>> BEGIN Recorded data

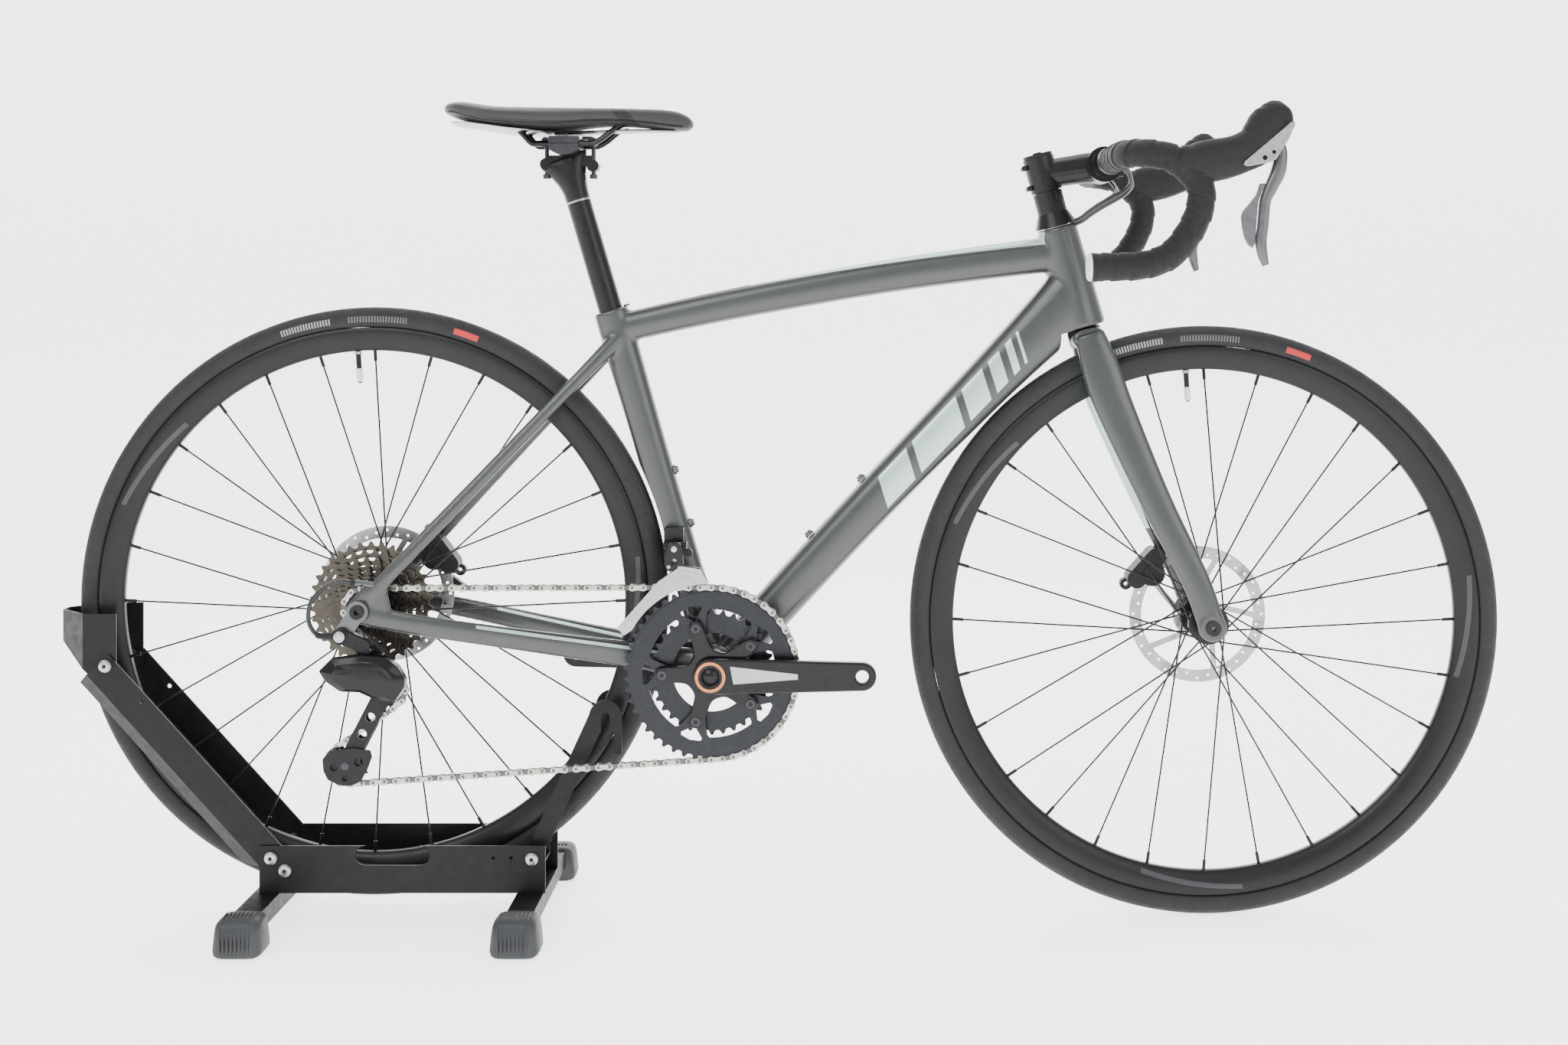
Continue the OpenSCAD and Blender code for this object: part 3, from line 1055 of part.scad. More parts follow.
// ---------------------------------------------------------------- seat
module seatpost() color("#1f2022") bike() {
    difference() {
        union() {
            on_seat(seat_tube_len - 130) cylinder(r = post_r, h = seat_height - seat_tube_len + 120);
            // head with its two bolt ears
            on_seat(seat_height - 14) rotate([0, seat_tilt, 0]) {
                across([-24, 0, -1], 7, -9, 9);
                across([30, 0, -3], 7, -9, 9);
                translate([-24, -9, -4]) cube([54, 18, 13]);
            }
        }
        across([post_head[0] + 3, 0, rail_z + 14], 27, -30, 30);
        across([post_head[0] + 3, 0, rail_z + 14], 27, -30, 30);
        for (x = [-24, 30]) translate([post_head[0] + x + 4, 0, post_head[2] - 40]) cylinder(r = 2.6, h = 60);
    }
}
module seat_clamp() color("#3b3d3f") bike() difference() {
    c = [post_head[0] + 3, 0, rail_z];
    union() {
        // lower cradle rocks on the post's head; upper cradle presses on the rails
        intersection() {
            across(c + [0, 0, 14], 26.7, -29, 29);
            translate(c + [-17, -29, -14]) cube([34, 58, 13.7]);
        }
        difference() {
            translate(c + [-17, -29, 0.3]) cube([34, 58, 8]);
            translate(c + [-25, -13, 5]) cube([50, 26, 5]);
        }
        for (x = [-24, 30]) translate([post_head[0] + x + 4, 0, post_head[2] - 28]) {
            cylinder(r = 2.5, h = 44);
            translate([0, 0, 40]) rotate([90, 0, 0]) cylinder(r = 4.5, h = 26, center = true);
            translate([0, 0, -3]) cylinder(r = 4.4, h = 5);
        }
        for (s = [-1, 1]) translate(c + [s * 12 + (s > 0 ? 7 : 0), -12, 5.2]) cube([11, 24, 4]);
    }
    mirrored() translate(c + [-60, rail_y, 0]) rotate([0, 90, 0]) cylinder(r = 3.55, h = 120);
}
saddle_x0 = post_head[0] - 135;
saddle_z = post_head[2] + saddle_rise;
// Saddle stations: place along the length, half width, drop of the top, height of the side
saddle_rows = [[0, 0.12, 14, 5], [0.03, 0.3, 6, 12], [0.12, 0.46, 0, 20], [0.28, 0.5, 4, 24], [0.45, 0.38, 8, 23],
    [0.6, 0.24, 9, 20], [0.78, 0.16, 9, 18], [0.92, 0.13, 12, 16], [0.985, 0.1, 18, 10], [1, 0.05, 24, 4]];
module saddle_body()
    loft([for (r = saddle_rows) at([saddle_x0 + r[0] * saddle_len, 0, saddle_z - r[2] - r[3] / 2],
        r[1] * saddle_w, r[3] / 2)], m = 2, n = 20, q = 0.7);
module saddle_pad() color("#2d2e30") bike() difference() {
    saddle_body();
    // channel along the middle
    translate([saddle_x0 + 90, -7, saddle_z - 14]) cube([120, 14, 14]);
}
module saddle_base() color("#151617") bike() shell() difference() {
    saddle_carrier();
    translate([0, 0, -0.2]) saddle_body();
    translate([0, 0, 2]) saddle_body();
}
module saddle_carrier() {
    rail_x = post_head[0] + 3;
    mirrored() loft([for (p = [[-57, 22, 20, 7], [-50, 22, 14], [-41, 22, 4], [-36, 22, 0.2], [-28, 22, 0], [0, 22, 0],
        [28, 22, 0], [34, 22, 0.5], [44, 22, 6], [62, 18, 20], [80, 12, 26.5], [96, 9, 27]])
        at([rail_x + p[0], p[1] * rail_y / 22, rail_z + p[2]], 3.5, 3.5)], m = 2, n = 12);
    // shell under the pad, with the sockets of the rails
    difference() {
        loft([for (r = [[0.04, 0.24, 21], [0.12, 0.4, 23], [0.28, 0.43, 29.4], [0.45, 0.32, 32.4], [0.6, 0.2, 30.6],
            [0.78, 0.13, 28.6], [0.93, 0.09, 28.6]])
            at([saddle_x0 + r[0] * saddle_len, 0, saddle_z - r[2] - 2.4], r[1] * saddle_w, 1.8)], m = 2, n = 16);
    }
    mirrored() translate([rail_x - 62, rail_y - 7, rail_z + 17]) cube([12, 14, 9]);
}

stand_base();
stand_cross_tubes();
stand_feet();
stand_rear_arm();
stand_wheel_cup();
stand_bolts();
stand_front_guide();
frame();
bearings();
frame_hardware();
rear_axle();
rear_caliper();
rear_pad_left();
rear_pad_right();
derailleur_clamp();
chain_guide_cage();
shift_cable();
chain();
fork();
headset_spacers();
stem();
stem_bolts();
handlebar();
bar_tape();
lever_hoods();
brake_hoses();
front_caliper();
front_axle();
front_pad_left();
front_pad_right();
brake_lever_right();
brake_lever_left();
shift_paddle_right();
shift_paddle_left();
front_tyre();
front_rim();
front_spokes();
front_hub();
front_rotor();
rear_tyre();
rear_rim();
rear_spokes();
rear_hub();
rear_rotor();
cassette();
crank_right();
crank_left();
big_chainring();
small_chainring();
derailleur_knuckle();
outer_link();
inner_link();
derailleur_cage_knuckle();
pulley_cage();
guide_pulley();
tension_pulley();
seatpost();
seat_clamp();
saddle_pad();
saddle_base();
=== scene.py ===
import json
from math import asin, atan2, copysign, cos, exp, hypot, pi, radians, sin

import bmesh
import bpy
from mathutils import Matrix, Vector


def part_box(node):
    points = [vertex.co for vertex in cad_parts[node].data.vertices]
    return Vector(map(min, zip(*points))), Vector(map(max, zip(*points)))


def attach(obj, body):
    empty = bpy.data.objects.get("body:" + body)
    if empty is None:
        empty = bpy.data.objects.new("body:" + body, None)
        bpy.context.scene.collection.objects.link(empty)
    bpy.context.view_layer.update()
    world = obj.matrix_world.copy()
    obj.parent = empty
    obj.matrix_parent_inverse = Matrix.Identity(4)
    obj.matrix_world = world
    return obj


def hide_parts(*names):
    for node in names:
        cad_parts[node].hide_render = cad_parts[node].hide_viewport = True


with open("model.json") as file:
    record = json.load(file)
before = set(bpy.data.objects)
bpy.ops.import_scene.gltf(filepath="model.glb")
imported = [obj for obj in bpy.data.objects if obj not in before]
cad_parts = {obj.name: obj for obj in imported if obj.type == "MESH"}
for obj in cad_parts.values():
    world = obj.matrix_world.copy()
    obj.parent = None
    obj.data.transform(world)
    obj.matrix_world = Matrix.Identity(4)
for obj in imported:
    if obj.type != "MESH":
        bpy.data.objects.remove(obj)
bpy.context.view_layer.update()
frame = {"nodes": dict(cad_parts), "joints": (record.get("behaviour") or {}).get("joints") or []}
NODES = frame["nodes"]


# ---- places
JOINT = {j["name"]: j for j in frame["joints"]}


def joint_at(name):
    return Vector(JOINT[name]["pos_m"])


# centres and axes of the joints, and sizes that the pieces share
REAR = joint_at("rear_wheel_spin")
FRONT = joint_at("front_wheel_spin")
BB = joint_at("crank_spin")
GUIDE = joint_at("guide_pulley_spin")
TENSION = joint_at("tension_pulley_spin")
LEVER = joint_at("brake_right")
OX = REAR.x
UP = Vector(JOINT["steer"]["axis"])
FWD = Vector((UP.z, 0, -UP.x))
SEAT_UP = Vector(JOINT["seatpost_height"]["axis"])
SEAT_FWD = Vector((SEAT_UP.z, 0, -SEAT_UP.x))
RAKE = 0.0483
HEAD_S = 0.362
HEAD_LEN = 0.121
CHAIN_Y = -0.054
TYRE_R = 0.340
RIM_R, RIM_DEPTH = TYRE_R - 0.0235, 0.027
BLACK = (0.02, 0.02, 0.022)
NEAR = Vector((0, -1, 0))


def steer(s, f=0.0, y=0.0):
    return FRONT + (f - RAKE) * FWD + s * UP + Vector((0, y, 0))


def seat(s, f=0.0, y=0.0):
    return BB + s * SEAT_UP + f * SEAT_FWD + Vector((0, y, 0))


def around(origin, pairs):
    """Points in x and z, in millimetres from origin."""
    return [(origin.x + u / 1000, origin.z + v / 1000) for u, v in pairs]


# along the steerer: headset cover, spacers, and half the stem's height
STEM_S = HEAD_S + HEAD_LEN + 0.016 + 0.025 + 0.021
STEM_LENGTH, STEM_RISE = 0.07, radians(8.8)
BAR = Vector((steer(STEM_S).x + STEM_LENGTH * cos(STEM_RISE), 0,
              steer(STEM_S).z + STEM_LENGTH * sin(STEM_RISE)))
# ends of the frame's tubes
TOP_TUBE = seat(0.404), steer(HEAD_S + HEAD_LEN - 0.032)
DOWN_TUBE = BB + Vector((0, 0, -0.010)), steer(HEAD_S + 0.038)
CHAIN_STAY = REAR + Vector((0.010, 0, -0.006))


# ---- materials
def socket(bsdf, **values):
    names = {"base": "Base Color", "rough": "Roughness", "metal": "Metallic", "spec": "Specular IOR Level",
             "coat": "Coat Weight", "coat_rough": "Coat Roughness", "sheen": "Sheen Weight",
             "sheen_rough": "Sheen Roughness"}
    for key, value in values.items():
        bsdf.inputs[names[key]].default_value = (*value, 1) if key == "base" else value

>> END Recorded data

Read the data above and count the lines that include "names". Answer only with the count.

• _Result of this exercise_:
4